2nd case: 27MB String from PrettyHandlers.java:82 (whose value is a {\"\"\"\"\"\"\"\"... tons and tons of escaped "

Jiehong commented 8 months ago

Looks like there might be some duplicated escaped double strings growing very big, and creating huge objects in memory (might not be helped with String's immutability in the first case).

Jiehong commented 8 months ago

hoping this helps

mpkorstanje commented 8 months ago

Interesting, it looks like this may not be correct:

https://github.com/cucumber/gherkin-utils/blob/ddbe191882fb21aabbcf7e4f28a8bedcfb06d0bc/java/src/main/java/io/cucumber/gherkin/utils/pretty/PrettyHandlers.java#L69-L75

I would expect the replaced string to be equal to the delimiter in both cases.

If you use a smaller json in the doc string, does it even format correctly?

Jiehong commented 8 months ago

That's an interesting question!

Just gave it a try, and got weird results:

This allowed me to create a very simple case where the content of the "docstring" fully disable the formatting for that file (or crashes it if too big) if the docstring contains some json.

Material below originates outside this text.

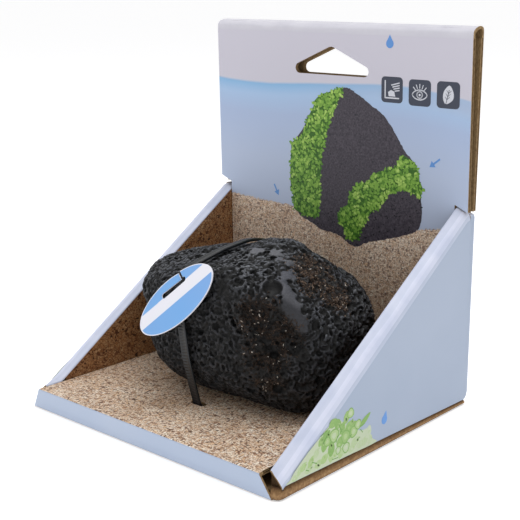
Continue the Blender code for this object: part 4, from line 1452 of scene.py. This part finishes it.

Here is a way to reproduce:

Feature: my feature

  Background:
    * url superUrl
    # Testing a "docstring"
    * configure thing =
      """
    {
    "key": "value"
    }
      """

Expectations: file reformatted (some empty lines to be removed)

Reality: file considered already formatted.

If you try with this instead:

Feature: my feature

  Background:
    * url superUrl
    # Testing a "docstring"
    * configure thing =
      """
I'm something else
      """

Expectations and reality match: file gets reformatted.

mpkorstanje commented 7 months ago

Cheers. The formatting stuff is relatively easy to fix.

It may also fix the memory issue because the pretty formatter won't be replacing every " with \"\"\". Though that would increase the size by a factor of 6 at most. You could try building #58 from source and add it as a <dependency> to the spotless plugin.

Jiehong commented 7 months ago

58 seems to no longer be out of heap space, and now all files with docstring """ are also correctly formatted.

mpkorstanje commented 7 months ago

Should be released soon. You'll have to ping Spotless for dependency updates.